— begin Available data —

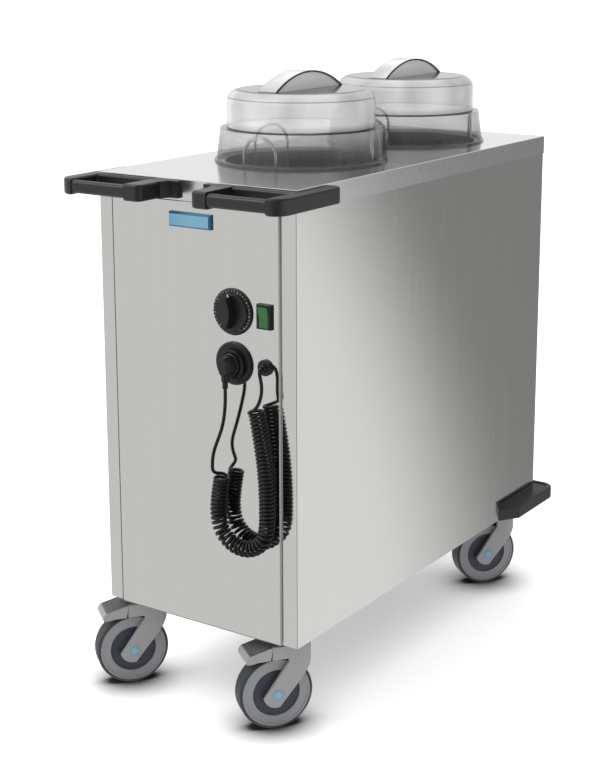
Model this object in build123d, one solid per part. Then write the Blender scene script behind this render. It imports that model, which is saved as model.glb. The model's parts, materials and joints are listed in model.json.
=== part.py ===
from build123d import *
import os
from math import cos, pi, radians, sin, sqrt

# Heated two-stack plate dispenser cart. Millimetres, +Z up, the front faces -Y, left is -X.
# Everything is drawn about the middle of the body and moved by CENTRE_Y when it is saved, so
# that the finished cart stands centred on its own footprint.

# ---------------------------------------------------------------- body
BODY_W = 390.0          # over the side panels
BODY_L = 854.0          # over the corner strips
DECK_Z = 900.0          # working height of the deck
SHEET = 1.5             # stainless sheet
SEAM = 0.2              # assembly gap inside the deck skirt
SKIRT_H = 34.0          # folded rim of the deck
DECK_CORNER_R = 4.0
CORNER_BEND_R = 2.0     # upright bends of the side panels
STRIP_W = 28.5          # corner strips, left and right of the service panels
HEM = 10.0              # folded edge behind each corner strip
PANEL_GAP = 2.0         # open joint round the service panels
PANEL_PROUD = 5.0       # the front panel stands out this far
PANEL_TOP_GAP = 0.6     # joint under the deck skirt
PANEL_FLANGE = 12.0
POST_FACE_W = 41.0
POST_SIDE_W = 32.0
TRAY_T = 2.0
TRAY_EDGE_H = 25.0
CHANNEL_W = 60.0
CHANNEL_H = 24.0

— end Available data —
— begin Available data —

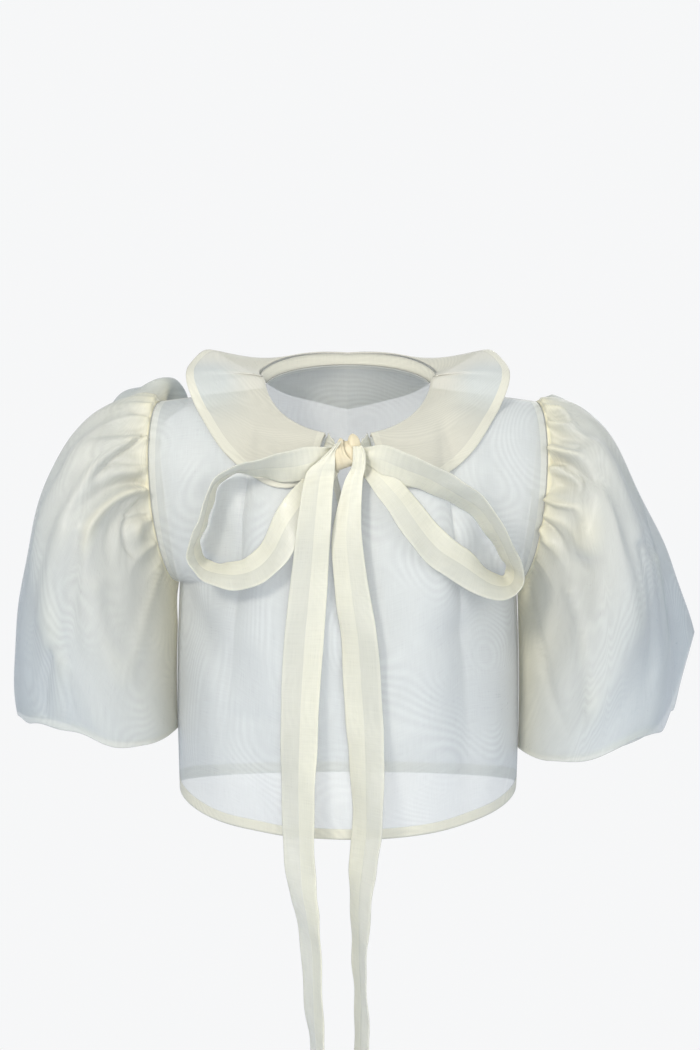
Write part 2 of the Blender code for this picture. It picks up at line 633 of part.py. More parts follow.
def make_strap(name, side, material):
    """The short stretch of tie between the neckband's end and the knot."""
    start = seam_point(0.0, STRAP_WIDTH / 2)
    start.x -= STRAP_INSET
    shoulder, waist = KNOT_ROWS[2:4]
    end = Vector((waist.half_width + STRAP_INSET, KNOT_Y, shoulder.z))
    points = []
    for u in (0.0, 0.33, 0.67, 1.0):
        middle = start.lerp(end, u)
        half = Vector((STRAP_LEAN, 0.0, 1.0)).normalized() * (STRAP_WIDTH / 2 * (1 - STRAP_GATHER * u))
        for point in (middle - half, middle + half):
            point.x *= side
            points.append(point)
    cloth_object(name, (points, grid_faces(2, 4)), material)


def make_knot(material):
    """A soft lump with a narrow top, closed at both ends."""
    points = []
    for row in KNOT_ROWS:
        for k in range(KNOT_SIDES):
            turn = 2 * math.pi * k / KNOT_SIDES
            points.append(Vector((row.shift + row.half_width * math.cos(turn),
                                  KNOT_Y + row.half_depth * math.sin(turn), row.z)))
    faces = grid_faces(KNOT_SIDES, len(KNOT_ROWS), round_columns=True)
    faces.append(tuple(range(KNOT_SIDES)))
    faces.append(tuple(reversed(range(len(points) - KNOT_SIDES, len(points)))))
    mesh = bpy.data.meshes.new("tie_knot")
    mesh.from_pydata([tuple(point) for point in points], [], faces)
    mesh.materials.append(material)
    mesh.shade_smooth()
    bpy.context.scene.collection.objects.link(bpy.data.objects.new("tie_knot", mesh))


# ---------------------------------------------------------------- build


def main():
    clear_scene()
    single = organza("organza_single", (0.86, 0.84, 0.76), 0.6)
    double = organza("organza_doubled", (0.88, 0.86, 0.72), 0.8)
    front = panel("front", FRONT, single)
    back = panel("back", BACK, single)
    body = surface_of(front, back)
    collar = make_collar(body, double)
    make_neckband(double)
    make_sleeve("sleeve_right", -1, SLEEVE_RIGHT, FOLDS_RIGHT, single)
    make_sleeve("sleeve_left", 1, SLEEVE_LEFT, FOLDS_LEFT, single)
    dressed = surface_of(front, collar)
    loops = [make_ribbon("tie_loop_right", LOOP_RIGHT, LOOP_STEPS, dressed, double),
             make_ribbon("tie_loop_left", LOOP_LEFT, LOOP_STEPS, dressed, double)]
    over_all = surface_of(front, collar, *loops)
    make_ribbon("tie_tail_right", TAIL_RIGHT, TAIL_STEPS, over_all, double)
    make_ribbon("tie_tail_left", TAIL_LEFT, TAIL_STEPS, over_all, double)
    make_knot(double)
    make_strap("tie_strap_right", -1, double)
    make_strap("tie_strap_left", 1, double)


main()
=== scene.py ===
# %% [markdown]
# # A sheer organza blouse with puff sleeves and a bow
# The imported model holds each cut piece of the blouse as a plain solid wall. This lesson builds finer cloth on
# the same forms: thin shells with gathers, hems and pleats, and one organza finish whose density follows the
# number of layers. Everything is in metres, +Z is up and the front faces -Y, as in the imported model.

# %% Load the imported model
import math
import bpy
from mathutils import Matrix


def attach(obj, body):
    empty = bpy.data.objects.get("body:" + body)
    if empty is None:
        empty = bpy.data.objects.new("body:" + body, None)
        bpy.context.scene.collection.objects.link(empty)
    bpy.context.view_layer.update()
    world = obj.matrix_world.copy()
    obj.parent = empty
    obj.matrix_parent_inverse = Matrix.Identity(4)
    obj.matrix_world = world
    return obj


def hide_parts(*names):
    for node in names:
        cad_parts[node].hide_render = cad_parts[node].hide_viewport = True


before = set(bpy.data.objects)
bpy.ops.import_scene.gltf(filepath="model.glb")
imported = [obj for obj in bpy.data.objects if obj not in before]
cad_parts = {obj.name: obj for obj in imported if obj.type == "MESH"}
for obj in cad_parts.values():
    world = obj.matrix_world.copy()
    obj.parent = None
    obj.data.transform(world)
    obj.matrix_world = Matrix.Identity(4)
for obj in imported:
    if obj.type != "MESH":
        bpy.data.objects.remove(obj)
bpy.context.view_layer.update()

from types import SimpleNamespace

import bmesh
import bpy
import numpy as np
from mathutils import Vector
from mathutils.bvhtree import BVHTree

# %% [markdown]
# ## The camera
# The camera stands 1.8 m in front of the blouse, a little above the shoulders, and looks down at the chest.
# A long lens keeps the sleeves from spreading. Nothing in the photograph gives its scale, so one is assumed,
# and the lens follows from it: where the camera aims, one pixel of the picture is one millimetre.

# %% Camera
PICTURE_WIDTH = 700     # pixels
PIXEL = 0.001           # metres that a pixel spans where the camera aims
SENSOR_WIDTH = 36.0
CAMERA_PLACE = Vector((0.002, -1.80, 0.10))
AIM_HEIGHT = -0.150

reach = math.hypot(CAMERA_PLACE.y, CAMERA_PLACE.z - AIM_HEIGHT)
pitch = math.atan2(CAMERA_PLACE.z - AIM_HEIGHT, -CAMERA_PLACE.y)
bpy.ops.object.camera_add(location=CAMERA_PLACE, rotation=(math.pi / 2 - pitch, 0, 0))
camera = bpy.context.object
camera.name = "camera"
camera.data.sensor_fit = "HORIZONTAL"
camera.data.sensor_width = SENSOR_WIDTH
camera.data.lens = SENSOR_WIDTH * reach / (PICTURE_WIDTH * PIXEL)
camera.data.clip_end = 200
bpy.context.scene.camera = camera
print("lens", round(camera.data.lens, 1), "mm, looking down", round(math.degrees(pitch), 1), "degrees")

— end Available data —
— begin Available data —

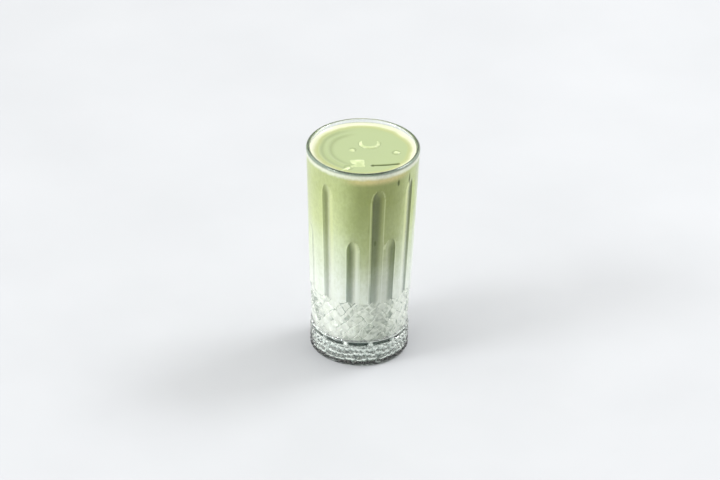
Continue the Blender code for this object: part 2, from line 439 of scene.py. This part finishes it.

— end Available data —

## [Problem description]
The lines above from the one containing "make_knot(double)" through the one containing "import math" are to be set down exactly, and no others.

## [Result of this exercise]
    make_knot(double)
    make_strap("tie_strap_right", -1, double)
    make_strap("tie_strap_left", 1, double)


main()
=== scene.py ===
# %% [markdown]
# # A sheer organza blouse with puff sleeves and a bow
# The imported model holds each cut piece of the blouse as a plain solid wall. This lesson builds finer cloth on
# the same forms: thin shells with gathers, hems and pleats, and one organza finish whose density follows the
# number of layers. Everything is in metres, +Z is up and the front faces -Y, as in the imported model.

# %% Load the imported model
import math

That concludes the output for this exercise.